High Desert Doctor Arrested on Federal Narcotics Charges for Issuing Prescriptions Without Medical Need after Telemedicine Sessions
LOS ANGELES (STL.News) A High Desert physician remains in federal custody today after his arrest Wednesday on charges of illegally dispensing prescriptions for often-abused controlled substances – including opioid-based medications – during telemedicine sessions with “patients” from across the United States.
Dr. Raphael Tomas Malikian, 36, who resides in Llano and Palmdale and called his medical practice Happy Family Medicine, was arrested Wednesday afternoon by special agents with the Drug Enforcement Administration.
An indictment naming Malikian was unsealed at his arraignment Thursday evening, when Malikian entered not guilty pleas and a United States Magistrate Judge ordered him detained pending trial, which is currently scheduled for October 5.
Malikian is charged in an 11-count indictment with illegally distributing narcotics “while acting and intending to act outside the usual course of professional practice and without a legitimate medical purpose.” The controlled substances that Malikian allegedly distributed are oxycodone, hydrocodone, alprazolam, promethazine and codeine.
The DEA investigation was prompted by multiple reports in February 2020 of suspicious prescriptions issued by Malikian. The indictment alleges specific incidents in which Malikian prescribed controlled substances without a medical purpose after seven telemedicine consultations – including one conducted entirely via text message – starting in April 2020 and continuing through July 2020. None of the consultations involved any physical exam or diagnostic tests, and the appointments lasted as little as 2 minutes and 20 seconds.
A federal judge on Thursday unsealed search warrants executed at Malikian’s residences in conjunction with his arrest. The affidavit in support of the search warrants outlines the DEA’s investigation, which included various undercover operations in which agents from the DEA and California DOJ posed as patients and received the prescriptions that form the basis of the indictment. The DEA agent who authored the affidavit concluded that Malikian “effectively sells prescriptions for controlled substances to patients upon request, and does so without obtaining a patient’s medical history or conducting a physical examination.”
According to the affidavit, an independent medical expert reviewed the interactions between Malikian and the undercover agents and “concluded that Malikian ‘did not thoroughly evaluate his patients’ before prescribing ‘potent and potentially deadly medications,’ and had done so ‘without any regard to what is required of conscientious physicians in the United States before proceeding with controlled medications.’”
A DEA investigator also reviewed patient records maintained by Malikian, which showed that Malikian saw patients across the United States and that about 43 percent of them shared common addresses, email addresses, “caregivers” or phone numbers with other patients. According to the affidavit, one of those patients was a convicted narcotics trafficker and another was stopped at Los Angeles International Airport while carrying over $19,000 in cash and approximately 1,764 Hydrocodone and Alprazolam pills.

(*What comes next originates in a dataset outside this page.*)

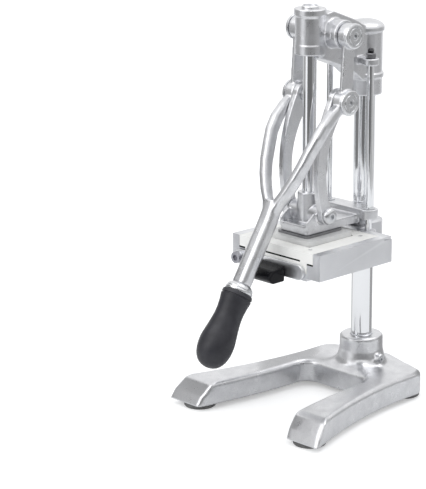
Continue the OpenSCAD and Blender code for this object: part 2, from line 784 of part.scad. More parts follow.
// A shouldered pivot screw along X: a disc with a hex socket, and its pin toward the middle
module pivot_screw(pivot, disc_r, disc_ends, pin_r, pin_end) difference() {
    union() {
        translate([disc_ends[0], pivot[0], pivot[1]]) rotate([0, 90, 0]) rotate_extrude() polygon([
            [0, 0], [disc_r, 0], [disc_r, disc_ends[1] - disc_ends[0] - disc_edge],
            [disc_r - disc_edge, disc_ends[1] - disc_ends[0]], [0, disc_ends[1] - disc_ends[0]]
        ]);
        bar_x(pin_r, [pin_end, disc_ends[1] - disc_edge], pivot[0], pivot[1]);
    }
    translate([disc_ends[1] - socket_hex_depth, pivot[0], pivot[1]]) rotate([0, 90, 0])
        cylinder(r = socket_hex_r, h = socket_hex_depth + over, $fn = 6);
}

module top_pivot_screws() color("lightgray") both_sides()
    pivot_screw(head_pivot, disc_r, [disc_x + gap, disc_x + gap + disc_t],
        pivot_r, side_boss_x - pivot_seat);

// Lever

// Its children in the frame of the lever: the lower pivot is the origin and the lever runs down -Z
module along_lever() translate([0, lever_pivot[0], lever_pivot[1]]) rotate([-lever_lean, 0, 0]) children();

// A ring of the lever's section, twelve points with broad flats, square to Z in the lever's frame
function section(centre, w, t) =
    let (quarter = [for (c = corner_shares) [c[0] * w / 2, c[1] * t / 2]]) concat(
    [for (c = quarter) centre + [c[0], c[1], 0]],
    [for (i = [2 : -1 : 0]) centre + [-quarter[i][0], quarter[i][1], 0]],
    [for (c = quarter) centre + [-c[0], -c[1], 0]],
    [for (i = [2 : -1 : 0]) centre + [quarter[i][0], -quarter[i][1], 0]]);

module fork_arm() skin([for (f = fork_shares)
    section([f[1] * fork_x, -f[2] * fork_rise, -f[0] * fork_len], fork_arm_w, fork_arm_t)]);

module lever_yoke() color("silver") difference() {
    union() {
        both_sides() {
            bar_x(head_hub_r, [head_hub_x, disc_x], head_pivot[0], head_pivot[1]);
            bar_x(yoke_hub_r, [yoke_x, disc_x], lever_pivot[0], lever_pivot[1]);
            translate([crank_x, lever_pivot[0], lever_pivot[1]]) rotate([-crank_lean, 0, 0])
                slab([0, crank_t], [-crank_w / 2, crank_w / 2], [0, crank_len]);
            along_lever() fork_arm();
        }
        along_lever() skin(concat(
            [for (s = shank_shares)
                section([0, -s[1] * fork_rise, -s[0] * fork_len], s[2] * shank_d, s[2] * shank_d)],
            [section([0, 0, -grip_start + ferrule_h], shank_d, shank_d)]));
        along_lever() bar_z(tang_r, [-grip_start - tang_len, -grip_start + ferrule_h + over]);
    }
    both_sides() {
        bar_x(pivot_r + fit, [head_hub_x - over, disc_x + over], head_pivot[0], head_pivot[1]);
        bar_x(pivot_r + fit, [yoke_x - over, disc_x + over], lever_pivot[0], lever_pivot[1]);
    }
}

module ferrule() color("silver") along_lever() translate([0, 0, -grip_start]) difference() {
    rotate_extrude() polygon([
        [0, 0], [ferrule_lip_r, 0], [ferrule_lip_r, ferrule_lip_h],
        [ferrule_r, ferrule_lip_h * ferrule_step_share],
        [shank_d * ferrule_top_share, ferrule_h], [0, ferrule_h]
    ]);
    translate([0, 0, -over]) cylinder(r = tang_r + fit, h = ferrule_h + 2 * over);
}

module grip() color("black") along_lever() translate([0, 0, -grip_start]) difference() {
    rotate_extrude() polygon(concat(
        [for (g = grip_shares) [g[1] * grip_d / 2, -g[0] * grip_len]], [[0, 0]]));
    translate([0, 0, -tang_len - gap]) cylinder(r = tang_r + fit, h = tang_len + gap + over);
}

module side_pivot_screws() color("lightgray") both_sides()
    pivot_screw(lever_pivot, disc_r, [disc_x, disc_x + disc_t], pivot_r, yoke_x);

// Curved arms

// Outline of an arm, with the carriage pivot at the origin and the lever pivot on +Y
function arm_outline() = let (
        eye = [0, arm_len],
        eye_end = eye + arm_eye_r * [cos(eye_turn), sin(eye_turn)],
        foot_end = arm_foot_r * [cos(foot_turn), sin(foot_turn)])
    concat(
        bow([-arm_foot_r, 0], eye - [arm_eye_r, 0], bow_front - (arm_foot_r + arm_eye_r) / 2, arm_steps),
        inner_arc(eye, arm_eye_r, 180, eye_turn, arm_steps),
        bow(eye_end, foot_end, -(bow_front - bow_w + arm_eye_r / 4), arm_steps),
        inner_arc([0, 0], arm_foot_r, foot_turn, -180, arm_steps));

module arm_blank() difference() {
    translate([arm_x, carriage_pivot[0], carriage_pivot[1]]) rotate([-arm_angle, 0, 0])
        rotate([90, 0, 90]) linear_extrude(arm_t) polygon(arm_outline());
    bar_x(small_pivot_r + fit, [arm_x - over, arm_x + arm_t + over], carriage_pivot[0], carriage_pivot[1]);
    bar_x(pivot_r + fit, [arm_x - over, arm_x + arm_t + over], lever_pivot[0], lever_pivot[1]);
}

module connecting_arm_right() color("silver") arm_blank();

module connecting_arm_left() color("silver") mirror([1, 0, 0]) arm_blank();

module arm_pins() color("lightgray") both_sides() {
    bar_x(pin_head_r, [arm_x - pin_head_t, arm_x], lever_pivot[0], lever_pivot[1]);
    bar_x(pivot_r, [arm_x - pin_head_t / 2, arm_x + arm_t], lever_pivot[0], lever_pivot[1]);
}

// Carriage

module carriage_casting() color("silver") difference() {
    union() {
        round_slab([-plate_x, plate_x], [-plate_front, -plate_rear], [plate_z, plate_z + plate_t], plate_r);
        bar_z(tube_r, [plate_z, tube_top], 0, -piston_reach);
        bar_x(hub_r, [-hub_x, hub_x], carriage_pivot[0], carriage_pivot[1]);
        slab([-hub_x + hub_r / 2, hub_x - hub_r / 2], [-piston_reach - hub_r / 2, -piston_reach + hub_r / 2],
            [plate_z, carriage_pivot[1]]);
        both_sides() side_plate([plate_x - gusset_t, plate_x], [
            [-plate_front, plate_z + plate_t / 2], [-plate_front, plate_z + plate_t + gusset_h / 3],
            [-plate_front + gusset_d, plate_z + plate_t + gusset_h],
            [-piston_reach, plate_z + plate_t], [-piston_reach, plate_z + plate_t / 2]
        ]);
        round_slab([-guide_x, guide_x], [-crossbar_front, -crossbar_rear],
            [crossbar_z, crossbar_top], plate_r);
        both_sides() bar_z(ear_r, [crossbar_z, crossbar_top], guide_x, -guide_set);
    }
    bar_z(piston_d / 2 + fit, [plate_z + plate_t / 2, tube_top + over], 0, -piston_reach);
    both_sides() bar_x(small_pivot_r + fit, [hub_x - small_pivot_seat, hub_x + over],
        carriage_pivot[0], carriage_pivot[1]);
    both_sides() bar_z(guide_bush_r + fit, [crossbar_z - over, crossbar_top + over], guide_x, -guide_set);
    screw_places() {
        bar_z(screw_r + fit, [plate_z - over, plate_z + plate_t + over]);
        bar_z(screw_head_r + gap, [plate_z + plate_t - screw_head_t, plate_z + plate_t + gusset_h]);
    }
}

module piston_rod() color("gainsboro") translate([0, -piston_reach, 0]) rotate_extrude() polygon([
    [0, plate_z + plate_t / 2], [piston_d / 2, plate_z + plate_t / 2],
    [piston_d / 2, piston_top - piston_edge], [piston_d / 2 - piston_edge, piston_top], [0, piston_top]
]);

module guide_bushes() color("darkgray") both_sides() difference() {
    union() {
        bar_z(guide_bush_r, [crossbar_z, crossbar_top], guide_x, -guide_set);
        bar_z(guide_bush_lip_r, [crossbar_top, crossbar_top + guide_bush_lip], guide_x, -guide_set);
    }
    bar_z(guide_d / 2 + fit, [crossbar_z - over, crossbar_top + guide_bush_lip + over],
        guide_x, -guide_set);
}

module lower_pivot_screws() color("lightgray") both_sides()
    pivot_screw(carriage_pivot, small_disc_r, [arm_x + arm_t + gap, arm_x + arm_t + gap + small_disc_t],
        small_pivot_r, hub_x - small_pivot_seat);

module screw_places() for (x = [-screw_x, screw_x], y = [-screw_front, -screw_rear])
    translate([x, y, 0]) children();

module pusher_plate() color("gainsboro") difference() {
    round_slab([-plate_x - lip_set, plate_x + lip_set],
        [-plate_front - lip_set, -screw_rear + screw_head_r * 2], [plate_z - lip_t, plate_z], plate_r);
    screw_places() bar_z(screw_r + fit, [plate_z - lip_t - over, plate_z + over]);
}

module pusher_block() color("linen") difference() {
    union() {
        round_slab([-block_half, block_half], [-piston_reach - block_half, -piston_reach + block_half],
            [block_z, plate_z - lip_t], block_r);
        for (i = [0 : cells - 1], j = [0 : cells - 1])
            translate([(i + 1 / 2) * cell - window / 2, (j + 1 / 2) * cell - window / 2 - piston_reach, 0])
                slab([-finger_w / 2, finger_w / 2], [-finger_w / 2, finger_w / 2],
                    [finger_z, block_z + over]);
    }
    screw_places() bar_z(screw_r + fit, [plate_z - screw_len - over, plate_z]);
}

module pusher_screws() color("lightgray") screw_places() difference() {
    union() {
        bar_z(screw_r, [plate_z - screw_len, plate_z + plate_t - screw_head_t / 2]);
        bar_z(screw_head_r, [plate_z + plate_t - screw_head_t, plate_z + plate_t]);
    }
    bar_z(screw_r * hex_share, [plate_z + plate_t - screw_head_t / 2, plate_z + plate_t + over], $fn = 6);
}

base_casting();
rubber_feet();
foot_screws();
column();
socket_screw();
tray_frame();
tray_screw();
blade_holder();
holder_cover();
holder_screws();
blades_lengthwise();
blades_crosswise();
latch_bolt();
latch_washer();
head_casting();
head_screw();
guide_rods();
guide_nuts();
piston_bushing();
top_pivot_screws();
lever_yoke();
ferrule();
grip();
side_pivot_screws();
connecting_arm_left();
connecting_arm_right();
arm_pins();
carriage_casting();
piston_rod();
pusher_plate();
pusher_block();
pusher_screws();
guide_bushes();
lower_pivot_screws();
latch_bar();
latch_grip();
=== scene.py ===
# A bench-top french fry cutter: a splayed cast base, a chromed column with a blade tray and a head,
# and a forked hand lever that drives a pusher block down through the blades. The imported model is
# the frame, and each piece below is dressed in its place on it. The camera and the studio are laid
# out in metres, and the pieces' own sizes are in millimetres, which mm turns into metres.

import math

import bpy
from mathutils import Matrix, Vector


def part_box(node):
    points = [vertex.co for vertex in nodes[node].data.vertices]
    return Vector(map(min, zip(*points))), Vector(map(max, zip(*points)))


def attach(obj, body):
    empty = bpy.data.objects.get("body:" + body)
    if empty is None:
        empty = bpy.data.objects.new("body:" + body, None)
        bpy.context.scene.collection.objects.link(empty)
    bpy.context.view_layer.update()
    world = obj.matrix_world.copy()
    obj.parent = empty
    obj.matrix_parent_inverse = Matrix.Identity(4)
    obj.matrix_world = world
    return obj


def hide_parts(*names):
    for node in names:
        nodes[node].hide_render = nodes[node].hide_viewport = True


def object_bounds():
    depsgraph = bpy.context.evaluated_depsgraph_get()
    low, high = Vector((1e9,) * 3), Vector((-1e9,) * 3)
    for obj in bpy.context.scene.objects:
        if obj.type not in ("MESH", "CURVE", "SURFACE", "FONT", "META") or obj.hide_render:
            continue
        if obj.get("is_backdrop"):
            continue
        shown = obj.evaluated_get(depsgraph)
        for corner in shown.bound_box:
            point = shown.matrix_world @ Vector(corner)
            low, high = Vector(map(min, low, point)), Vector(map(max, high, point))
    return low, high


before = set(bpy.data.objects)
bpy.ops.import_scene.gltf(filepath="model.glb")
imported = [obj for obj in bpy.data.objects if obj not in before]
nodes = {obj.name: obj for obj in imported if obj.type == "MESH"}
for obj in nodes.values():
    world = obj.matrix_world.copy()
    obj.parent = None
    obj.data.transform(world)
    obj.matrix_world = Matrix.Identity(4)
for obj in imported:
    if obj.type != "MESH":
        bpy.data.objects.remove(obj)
cad_low, cad_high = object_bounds()
mm = 0.001

# Camera. It stands in front of the cutter, on the user's right and a little above it, far off and
# with a long lens, as for a catalogue picture.
camera = bpy.data.objects.new("camera", bpy.data.cameras.new("camera"))
bpy.context.scene.collection.objects.link(camera)
camera.location = (1.52776, -1.67889, 0.80104)
camera.rotation_euler = [math.radians(turn) for turn in (73.97, 0, 45.28)]
camera.data.sensor_width = 36
camera.data.lens = 161.6
camera.data.shift_x = -0.0811
camera.data.shift_y = 0.0209
camera.data.clip_end = 100
bpy.context.scene.camera = camera

# Studio. A white paper floor in a white room, two large soft lamps, and grey cards round the cutter
# that show only in its metal, as the dark parts of a studio do.
bpy.context.scene.view_settings.view_transform = "Standard"
middle = (cad_low + cad_high) / 2
floor_r, floor_glow = 9, 0.36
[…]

An indictment contains allegations that a defendant has committed a crime. Every defendant is presumed innocent until and unless proven guilty beyond a reasonable doubt.
The charges alleged in the indictment carry different statutory maximum sentences. Seven of the counts allege the illegal distribution of opioids, such as oxycodone, and those charges carry a maximum possible penalty of 20 years in federal prison.
The DEA is conducting an ongoing investigation in this case. The California Department of Justice, Bureau of Medi-Cal Fraud and Elder Abuse provided substantial assistance.
Assistant United States Attorney Marina A. Torres of the International Narcotics, Money Laundering, and Racketeering Section is prosecuting this case.